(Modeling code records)

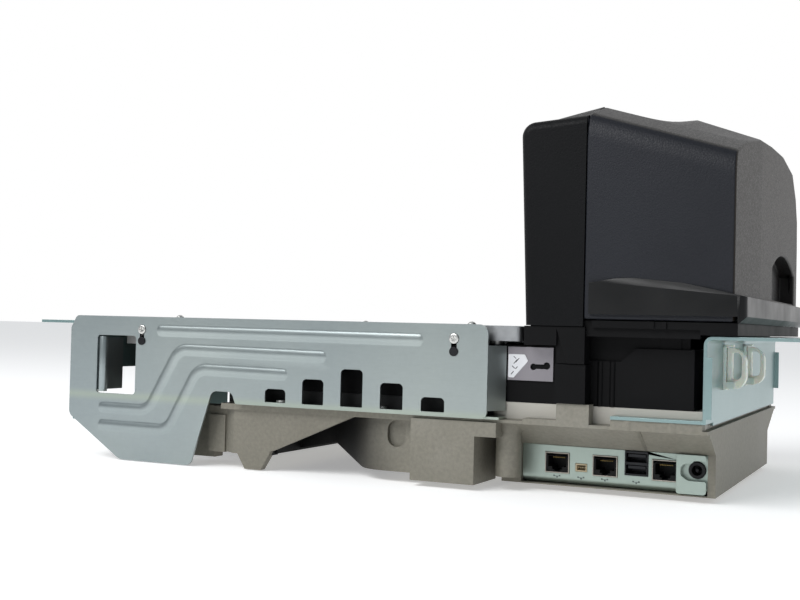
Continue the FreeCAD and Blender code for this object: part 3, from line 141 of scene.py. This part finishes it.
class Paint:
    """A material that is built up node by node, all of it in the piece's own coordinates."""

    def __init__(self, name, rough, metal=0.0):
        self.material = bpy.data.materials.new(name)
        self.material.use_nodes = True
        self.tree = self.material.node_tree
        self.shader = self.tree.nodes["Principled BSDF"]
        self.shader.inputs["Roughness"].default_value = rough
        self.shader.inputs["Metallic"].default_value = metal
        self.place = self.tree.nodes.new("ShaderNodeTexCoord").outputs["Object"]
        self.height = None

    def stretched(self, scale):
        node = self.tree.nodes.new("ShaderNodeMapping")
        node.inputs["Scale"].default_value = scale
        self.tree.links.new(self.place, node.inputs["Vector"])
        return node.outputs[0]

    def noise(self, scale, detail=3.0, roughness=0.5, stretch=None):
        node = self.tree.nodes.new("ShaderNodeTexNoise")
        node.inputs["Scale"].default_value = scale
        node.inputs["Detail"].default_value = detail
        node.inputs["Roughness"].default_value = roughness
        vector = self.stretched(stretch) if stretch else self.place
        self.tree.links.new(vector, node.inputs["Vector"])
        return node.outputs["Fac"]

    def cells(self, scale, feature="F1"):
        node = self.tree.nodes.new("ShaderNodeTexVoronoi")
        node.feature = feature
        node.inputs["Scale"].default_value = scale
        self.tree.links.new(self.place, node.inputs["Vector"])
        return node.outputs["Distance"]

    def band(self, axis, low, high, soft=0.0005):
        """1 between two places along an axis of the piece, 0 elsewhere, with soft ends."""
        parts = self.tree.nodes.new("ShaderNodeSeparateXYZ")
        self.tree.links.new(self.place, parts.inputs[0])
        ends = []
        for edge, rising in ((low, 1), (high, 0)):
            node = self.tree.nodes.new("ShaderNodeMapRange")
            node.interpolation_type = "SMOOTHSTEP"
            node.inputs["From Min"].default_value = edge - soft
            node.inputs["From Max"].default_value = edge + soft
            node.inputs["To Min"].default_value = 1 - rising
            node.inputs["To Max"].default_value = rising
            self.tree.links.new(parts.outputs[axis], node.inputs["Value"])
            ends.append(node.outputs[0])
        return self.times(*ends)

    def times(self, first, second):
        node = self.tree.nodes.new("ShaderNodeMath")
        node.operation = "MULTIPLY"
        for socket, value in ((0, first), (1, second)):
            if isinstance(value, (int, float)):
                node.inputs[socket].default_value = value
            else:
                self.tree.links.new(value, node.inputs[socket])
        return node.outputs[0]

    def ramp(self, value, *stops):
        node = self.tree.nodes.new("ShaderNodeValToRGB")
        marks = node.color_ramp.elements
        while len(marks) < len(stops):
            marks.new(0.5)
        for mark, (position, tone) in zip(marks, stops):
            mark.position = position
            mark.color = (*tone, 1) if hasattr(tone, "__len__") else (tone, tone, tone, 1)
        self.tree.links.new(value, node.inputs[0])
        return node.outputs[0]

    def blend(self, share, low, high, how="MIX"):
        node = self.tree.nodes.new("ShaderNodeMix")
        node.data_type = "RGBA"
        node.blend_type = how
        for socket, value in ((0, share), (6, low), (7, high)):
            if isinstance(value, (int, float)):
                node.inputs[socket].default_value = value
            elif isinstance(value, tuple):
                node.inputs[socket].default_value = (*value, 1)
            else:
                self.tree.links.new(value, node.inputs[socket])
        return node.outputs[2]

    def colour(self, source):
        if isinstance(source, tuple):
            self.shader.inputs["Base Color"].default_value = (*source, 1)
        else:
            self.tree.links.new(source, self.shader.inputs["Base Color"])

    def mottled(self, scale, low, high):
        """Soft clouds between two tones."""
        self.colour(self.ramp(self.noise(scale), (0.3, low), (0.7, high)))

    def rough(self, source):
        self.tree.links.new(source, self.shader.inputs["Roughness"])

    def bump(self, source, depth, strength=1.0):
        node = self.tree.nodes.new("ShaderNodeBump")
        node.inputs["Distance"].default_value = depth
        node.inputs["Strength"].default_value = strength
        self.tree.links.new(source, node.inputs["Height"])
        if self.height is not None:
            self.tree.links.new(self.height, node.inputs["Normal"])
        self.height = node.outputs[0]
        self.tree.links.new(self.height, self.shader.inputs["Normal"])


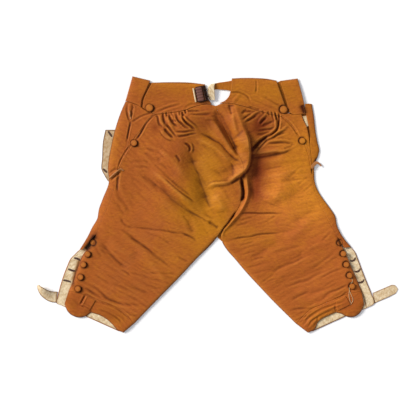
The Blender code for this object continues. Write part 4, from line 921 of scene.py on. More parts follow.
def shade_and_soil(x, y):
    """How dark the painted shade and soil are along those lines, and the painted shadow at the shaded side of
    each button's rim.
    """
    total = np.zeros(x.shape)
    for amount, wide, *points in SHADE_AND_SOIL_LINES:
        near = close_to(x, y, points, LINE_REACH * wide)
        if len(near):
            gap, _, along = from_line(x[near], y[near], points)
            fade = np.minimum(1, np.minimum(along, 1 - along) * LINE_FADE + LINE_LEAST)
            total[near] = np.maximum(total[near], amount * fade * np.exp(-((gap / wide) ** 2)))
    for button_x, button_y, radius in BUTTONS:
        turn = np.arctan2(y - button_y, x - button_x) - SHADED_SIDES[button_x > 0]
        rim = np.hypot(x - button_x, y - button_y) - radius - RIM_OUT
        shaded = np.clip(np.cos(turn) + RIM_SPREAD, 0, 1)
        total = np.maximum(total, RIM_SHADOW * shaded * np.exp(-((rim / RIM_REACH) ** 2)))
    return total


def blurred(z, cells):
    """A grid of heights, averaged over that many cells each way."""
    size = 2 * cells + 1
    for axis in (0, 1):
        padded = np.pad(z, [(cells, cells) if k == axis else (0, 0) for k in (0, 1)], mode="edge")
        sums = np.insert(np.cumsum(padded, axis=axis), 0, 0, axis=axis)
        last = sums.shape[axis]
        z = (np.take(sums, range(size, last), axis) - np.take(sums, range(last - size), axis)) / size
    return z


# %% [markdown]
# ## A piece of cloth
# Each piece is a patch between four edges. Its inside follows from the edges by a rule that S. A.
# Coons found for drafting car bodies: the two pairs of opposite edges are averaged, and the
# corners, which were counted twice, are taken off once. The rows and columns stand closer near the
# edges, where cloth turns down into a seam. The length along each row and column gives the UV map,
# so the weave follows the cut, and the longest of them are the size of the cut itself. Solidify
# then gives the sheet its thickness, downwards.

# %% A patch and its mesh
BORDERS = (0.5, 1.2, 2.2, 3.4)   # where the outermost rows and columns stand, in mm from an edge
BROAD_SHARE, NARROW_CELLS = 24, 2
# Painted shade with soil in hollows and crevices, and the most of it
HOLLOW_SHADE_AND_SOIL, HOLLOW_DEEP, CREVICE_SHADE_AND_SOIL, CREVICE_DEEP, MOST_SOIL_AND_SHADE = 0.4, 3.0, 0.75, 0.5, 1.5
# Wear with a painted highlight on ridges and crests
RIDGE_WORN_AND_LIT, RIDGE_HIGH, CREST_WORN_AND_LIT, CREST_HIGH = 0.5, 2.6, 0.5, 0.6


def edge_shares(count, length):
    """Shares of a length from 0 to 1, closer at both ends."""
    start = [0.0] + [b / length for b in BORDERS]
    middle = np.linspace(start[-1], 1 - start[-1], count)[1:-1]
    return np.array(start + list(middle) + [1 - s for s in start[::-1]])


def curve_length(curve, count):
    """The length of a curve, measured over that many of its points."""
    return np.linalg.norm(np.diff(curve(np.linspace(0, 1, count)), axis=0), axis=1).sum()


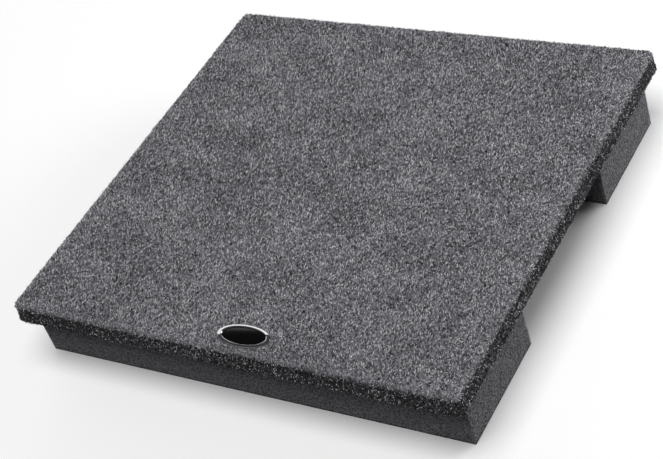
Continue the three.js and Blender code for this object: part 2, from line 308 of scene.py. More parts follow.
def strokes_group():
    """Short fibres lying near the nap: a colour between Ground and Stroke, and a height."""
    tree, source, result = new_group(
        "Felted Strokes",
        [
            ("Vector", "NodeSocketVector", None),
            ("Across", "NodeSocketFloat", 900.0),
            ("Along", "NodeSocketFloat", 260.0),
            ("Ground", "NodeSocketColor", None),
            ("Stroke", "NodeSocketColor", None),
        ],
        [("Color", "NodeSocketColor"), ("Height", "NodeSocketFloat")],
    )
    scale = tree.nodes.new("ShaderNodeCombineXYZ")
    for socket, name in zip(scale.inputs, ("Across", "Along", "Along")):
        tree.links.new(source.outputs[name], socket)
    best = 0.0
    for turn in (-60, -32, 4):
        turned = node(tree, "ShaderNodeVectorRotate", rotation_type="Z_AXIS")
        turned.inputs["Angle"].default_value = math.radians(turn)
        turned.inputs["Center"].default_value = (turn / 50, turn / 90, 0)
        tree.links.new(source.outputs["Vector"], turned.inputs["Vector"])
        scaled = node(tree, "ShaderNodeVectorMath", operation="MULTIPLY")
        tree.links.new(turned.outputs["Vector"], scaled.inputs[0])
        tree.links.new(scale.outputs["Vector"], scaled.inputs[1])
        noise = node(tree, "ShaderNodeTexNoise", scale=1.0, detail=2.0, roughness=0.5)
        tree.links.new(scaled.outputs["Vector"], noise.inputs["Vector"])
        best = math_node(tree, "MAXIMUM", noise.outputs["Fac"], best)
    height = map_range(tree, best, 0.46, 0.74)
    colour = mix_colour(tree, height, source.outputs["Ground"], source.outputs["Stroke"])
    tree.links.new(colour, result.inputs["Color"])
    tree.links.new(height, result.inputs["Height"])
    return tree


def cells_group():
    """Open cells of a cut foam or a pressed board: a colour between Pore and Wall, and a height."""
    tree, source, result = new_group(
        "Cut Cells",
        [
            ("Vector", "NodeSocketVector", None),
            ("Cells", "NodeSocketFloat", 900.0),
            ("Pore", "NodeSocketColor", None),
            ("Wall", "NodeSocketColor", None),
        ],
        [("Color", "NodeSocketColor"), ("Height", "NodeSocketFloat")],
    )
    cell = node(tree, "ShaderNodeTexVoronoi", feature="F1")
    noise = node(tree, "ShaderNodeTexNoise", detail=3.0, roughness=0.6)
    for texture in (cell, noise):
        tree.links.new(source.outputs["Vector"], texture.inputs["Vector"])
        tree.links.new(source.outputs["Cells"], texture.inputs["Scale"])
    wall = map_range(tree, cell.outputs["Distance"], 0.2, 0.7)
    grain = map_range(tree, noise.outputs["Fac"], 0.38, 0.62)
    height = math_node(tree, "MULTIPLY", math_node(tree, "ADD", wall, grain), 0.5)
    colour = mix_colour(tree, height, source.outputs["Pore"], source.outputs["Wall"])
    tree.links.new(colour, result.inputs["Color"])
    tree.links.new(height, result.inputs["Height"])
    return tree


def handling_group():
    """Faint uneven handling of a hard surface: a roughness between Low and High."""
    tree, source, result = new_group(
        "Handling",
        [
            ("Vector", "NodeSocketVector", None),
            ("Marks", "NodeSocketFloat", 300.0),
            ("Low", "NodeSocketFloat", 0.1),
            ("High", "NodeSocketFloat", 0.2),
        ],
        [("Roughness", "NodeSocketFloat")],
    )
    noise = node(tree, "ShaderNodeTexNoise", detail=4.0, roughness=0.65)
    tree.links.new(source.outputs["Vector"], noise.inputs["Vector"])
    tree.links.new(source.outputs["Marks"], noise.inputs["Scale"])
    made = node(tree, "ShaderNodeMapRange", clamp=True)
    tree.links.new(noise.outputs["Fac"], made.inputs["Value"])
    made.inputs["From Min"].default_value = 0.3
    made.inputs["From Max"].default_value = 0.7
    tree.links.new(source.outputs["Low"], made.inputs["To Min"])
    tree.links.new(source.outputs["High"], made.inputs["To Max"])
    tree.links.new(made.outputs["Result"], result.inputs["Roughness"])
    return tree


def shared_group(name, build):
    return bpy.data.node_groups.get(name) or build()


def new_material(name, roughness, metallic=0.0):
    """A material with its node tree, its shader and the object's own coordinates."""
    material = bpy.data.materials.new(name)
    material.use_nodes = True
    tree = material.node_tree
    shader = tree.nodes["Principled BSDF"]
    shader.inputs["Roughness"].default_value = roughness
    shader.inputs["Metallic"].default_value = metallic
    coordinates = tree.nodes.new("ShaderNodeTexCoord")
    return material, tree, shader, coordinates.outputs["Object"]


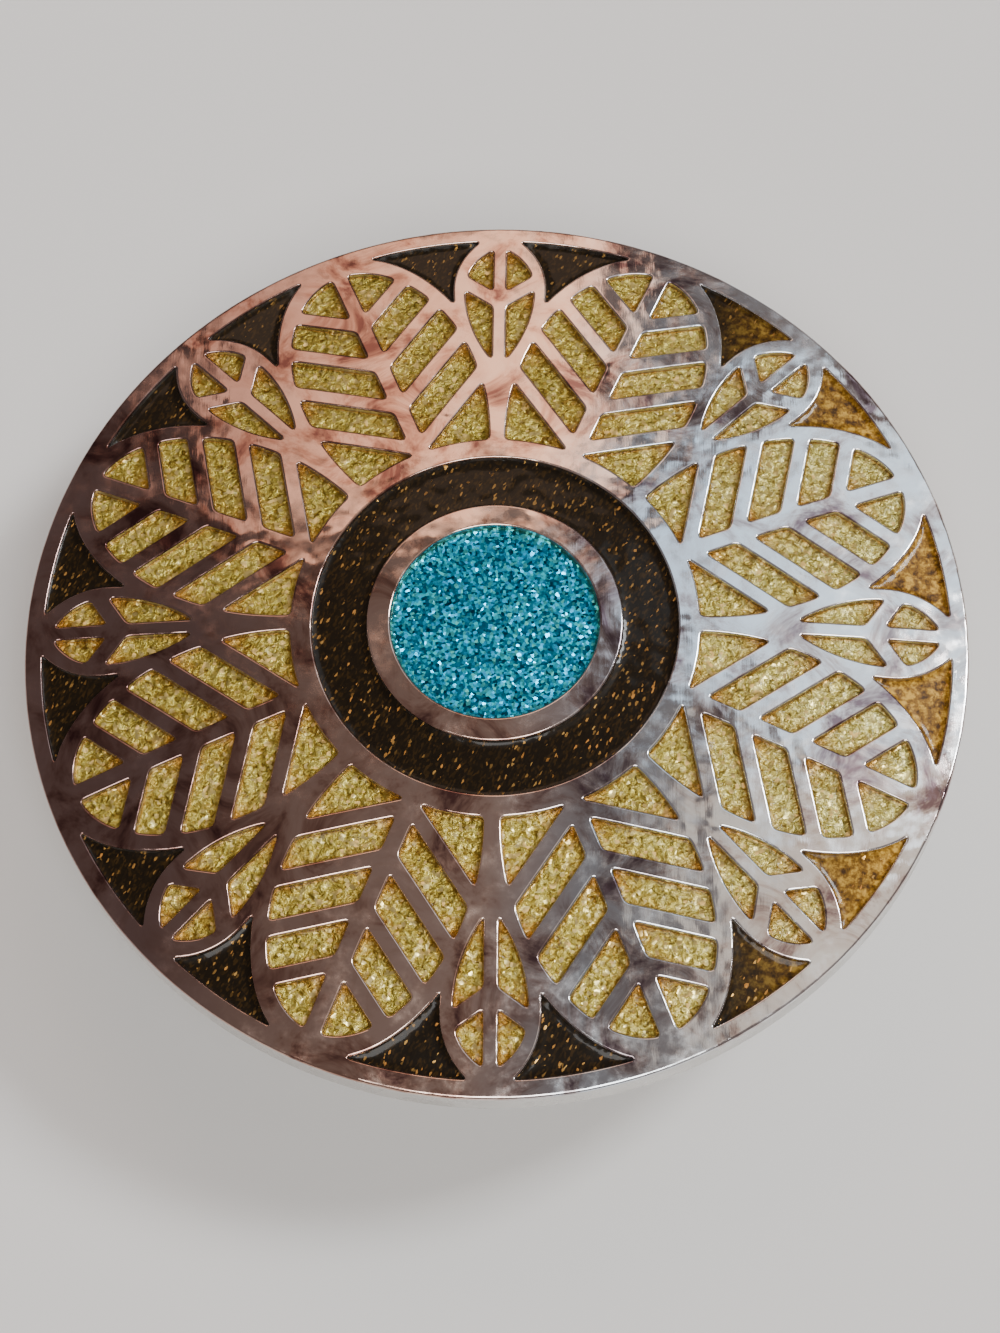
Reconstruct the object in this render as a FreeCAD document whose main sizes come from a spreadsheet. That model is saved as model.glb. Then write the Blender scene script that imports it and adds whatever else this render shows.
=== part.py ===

### [DO THIS]
Using the material above, quote the first line and each line after it, stopping at and including the line that holds "self.height = None".

### [RESPONSE]
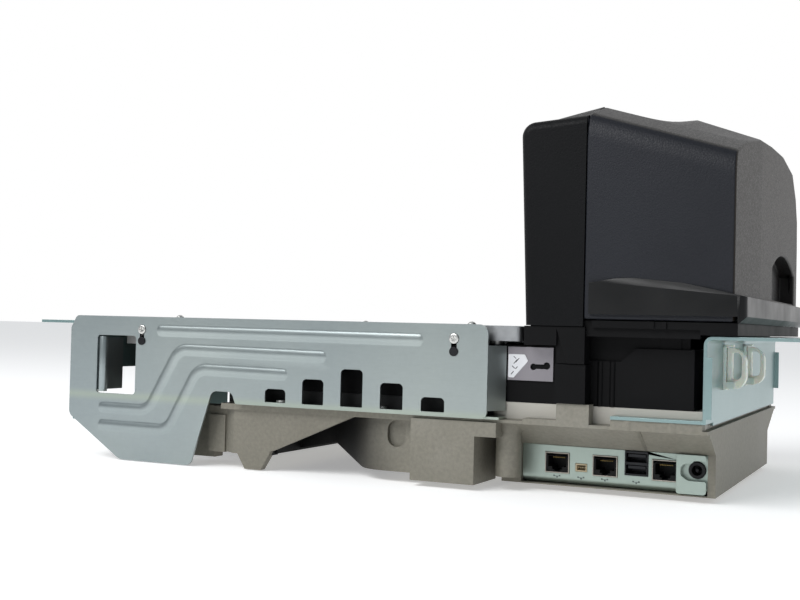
Continue the FreeCAD and Blender code for this object: part 3, from line 141 of scene.py. This part finishes it.
class Paint:
    """A material that is built up node by node, all of it in the piece's own coordinates."""

    def __init__(self, name, rough, metal=0.0):
        self.material = bpy.data.materials.new(name)
        self.material.use_nodes = True
        self.tree = self.material.node_tree
        self.shader = self.tree.nodes["Principled BSDF"]
        self.shader.inputs["Roughness"].default_value = rough
        self.shader.inputs["Metallic"].default_value = metal
        self.place = self.tree.nodes.new("ShaderNodeTexCoord").outputs["Object"]
        self.height = None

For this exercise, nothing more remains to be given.